The show at the Philharmonic Hall in New York City was Dylan’s arrival home, not having played New York in almost a year. He was 23 and already seen as the sole torch carrier for the folk revivalists, having filled four albums in two years with straightforward protest songs with references to Woody Guthrie.
His homecoming had elements of strain. In August, he released “Another Side of Bob Dylan” (the title tells all), which offered more impressionistic songs like “Spanish Harlem Incident” and love songs, not political screeds. Soon after its release, he was famously criticized by Sing Out!, a folk music magazine, for having fallen for the lure of pop music, a charge that would not simmer for months to come. The 1964 concert was a chance for Dylan to dip into the past as well as preview the next step.
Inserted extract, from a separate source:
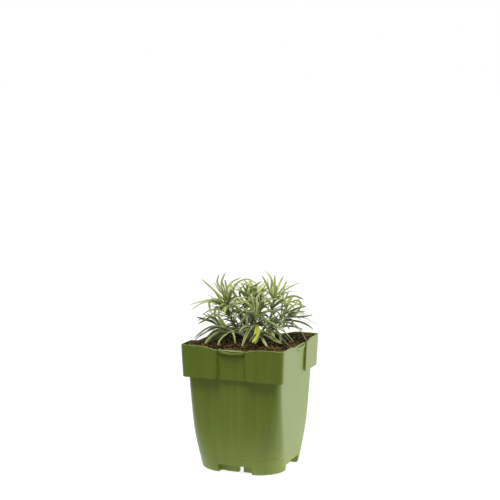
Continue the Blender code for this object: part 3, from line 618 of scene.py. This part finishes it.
def makeMixTop():
    # square grid over the mouth of the pot, corners pulled in, closed below by a skirt and a flat base
    size = mixSizes
    n = size["cells"] + 1
    u, v = np.meshgrid(np.linspace(-1, 1, n), np.linspace(-1, 1, n), indexing="ij")
    # the outline stands back at the recessed middles and at the rounded corners
    x, y = [p * (size["half"] - mixRecess(q * size["half"]) * np.abs(p)**8) * np.sqrt(1.0 - 0.035 * q**6)
            for p, q in ((u, v), (v, u))]
    calm = ease((1.0 - np.maximum(np.abs(u), np.abs(v))) * 14.0)
    z = mixHeight(x, y) + clods(x, y) * (0.35 + 0.65 * calm)
    points = np.stack([x, y, z], -1).reshape(-1, 3)
    index = np.arange(n * n).reshape(n, n)
    faces = [np.stack([index[:-1, :-1], index[1:, :-1], index[1:, 1:], index[:-1, 1:]], -1).reshape(-1, 4)]
    loop = np.concatenate([index[:-1, 0], index[-1, :-1], index[:0:-1, -1], index[0, :0:-1]])
    skirt = points[loop] * [0.99, 0.99, 0] + [0, 0, size["foot"]]
    first = len(points)
    under = first + np.arange(len(loop))
    following = np.roll(loop, -1)
    faces.append(np.stack([loop, under, np.roll(under, -1), following], -1))
    points = np.concatenate([points, skirt, [[0, 0, size["foot"]]]])
    faces.append(np.stack([under, np.full(len(loop), len(points) - 1), np.roll(under, -1)], -1))
    piece = makePiece("potting_mix_top", points, faces, peatDark)
    settle(piece, "potting_mix")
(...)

You can hear the mixed reaction in the crowd. Dead reverence greets the early Dylan standards like “The Times They Are A-Changin’” as well as polite laughter for “Talkin’ John Birch Paranoid Blues,” a comic talker that scours the Red Scare proponents of the ‘50s. The indignation of some of his earliest protest music — “Who Killed Davey Moore?” and “The Lonesome Death of Hattie Carroll” — still manages to sound scathing even though the stories that influenced the songs, 40 years later, have been long forgotten.
But Dylan is not exactly a stoic folkie you’d associate with such serious material. He giggles from start to finish, tells aloof jokes (“it’s Halloween — I have my Bob Dylan mask on!”) and frequently loses his place or pauses to remember lyrics (although familiar now, at the time, some of the songs were only months old). When sometime partner Joan Baez arrives during the second set to sing four songs, Dylan clumsily tries to match her pristine harmony and they both playfully bicker when he makes her lose her place.
Some in the crowd cheer the quirks but others — like the guy who angrily yells “c’mon!” when Dylan forgets the opening lyrics to “I Don’t Believe You (She Acts Like We Never Have Met)” — are less forgiving.
The spine of the show are the new songs Dylan debuts for the first time. They are turning points, not only for him as a songwriter, but also for his audience. Before launching into the 15 verses of “It’s Alright, Ma (I’m Only Bleeding),” he jokes, “yes, it’s a very funny song” and then proves otherwise. The lyrics are a world removed from the linear songs of just a year or two earlier. Instead, they deal with disillusionment, fools and hypocrites. Although it offers one of his most quoted lyrics — “he not busy being born/is busy dying” — the song’s answer is a nihilistic shrug (“It’s alright ma, it’s life and life only”).
This original is probably Dylan’s scariest, having since been transformed into the swamp blues version played on tour as recently as last month. Although his voice has been both scorned and celebrated for its mumbled phrasing, here he hits each line with staccato precision.
Hear him sing this verse — “a question in your nerves is lit/yet you know there is not answer fit/to satisfy insure you not to quit/to keep it in your mind and not fergit/that it is not he or she or them or it/that you belong to” — and you hear the punctuated anger of Eminem. Like rappers in his wake, rhythm is Dylan’s real ally as a songwriter. Starting then and continuing through today, his songs survive because he keeps finding new ways to make their flow succinct, making how you land on the words just as meaningful as the words themselves.
You can imagine the audience that night leaving feeling they’ve been hit by a tidal wave of words and imagery they would not be able to make heads or tails of in just one sitting. Yet the songs would appear on subsequent albums to be examined and the following year, in 1965, Dylan would shut his door fully on the folk world by plugging in an electric guitar, making volume and poetry his regiment from then on. Until then, “Live 1964” was the bridge to get there.